● Data
»»

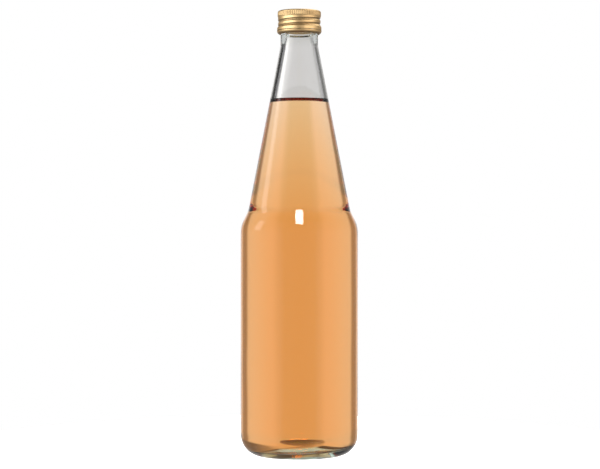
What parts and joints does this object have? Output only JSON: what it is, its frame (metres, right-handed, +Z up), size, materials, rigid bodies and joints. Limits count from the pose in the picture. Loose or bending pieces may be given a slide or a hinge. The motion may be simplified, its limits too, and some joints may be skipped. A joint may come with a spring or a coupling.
{
  "type": "glass drink bottle",
  "caption": "Clear glass returnable bottle with a long conical neck and straight body, filled with amber drink and closed by a gold roll-on screw cap.",
  "frame": {"origin": "centre of the bearing ring, on the surface the bottle stands on", "axes": "+Z up along the bottle's axis; the view from -Y is the front"},
  "size_m": [0.0756, 0.0756, 0.2866],
  "materials": {
    "bottle_glass": "clear flint glass, faint green-grey in the thick base",
    "drink": "clear amber liquid",
    "cap_shell": "gold lacquer, satin",
    "cap_liner": "soft sealing compound",
    "pilfer_band": "gold lacquer, satin"
  },
  "bodies": {
    "bottle": {"bottle_glass": "bottle_glass", "drink": "drink"},
    "liner": {"cap_liner": "cap_liner"},
    "cap": {"cap_shell": "cap_shell"},
    "band": {"pilfer_band": "pilfer_band"}
  },
  "joints": [
    {"name": "cap_rise", "type": "slide", "parent": "bottle", "child": "liner", "axis": [0, 0, 1], "range_m": [0, 0.0255]},
    {"name": "cap_turn", "type": "hinge", "parent": "liner", "child": "cap", "pos_m": [0, 0, 0.2807], "axis": [0, 0, 1], "range_deg": [0, 2880]},
    {"name": "band_spin", "type": "hinge", "parent": "bottle", "child": "band", "pos_m": [0, 0, 0.2727], "axis": [0, 0, 1], "continuous": true}
  ],
  "couplings": [
    {"joint": "cap_rise", "follows": "cap_turn", "m_per_rad": 0.00050611}
  ]
}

««

Scan the material above. Copy each line that holds the word "joints".

● The reply
What parts and joints does this object have? Output only JSON: what it is, its frame (metres, right-handed, +Z up), size, materials, rigid bodies and joints. Limits count from the pose in the picture. Loose or bending pieces may be given a slide or a hinge. The motion may be simplified, its limits too, and some joints may be skipped. A joint may come with a spring or a coupling.
  "joints": [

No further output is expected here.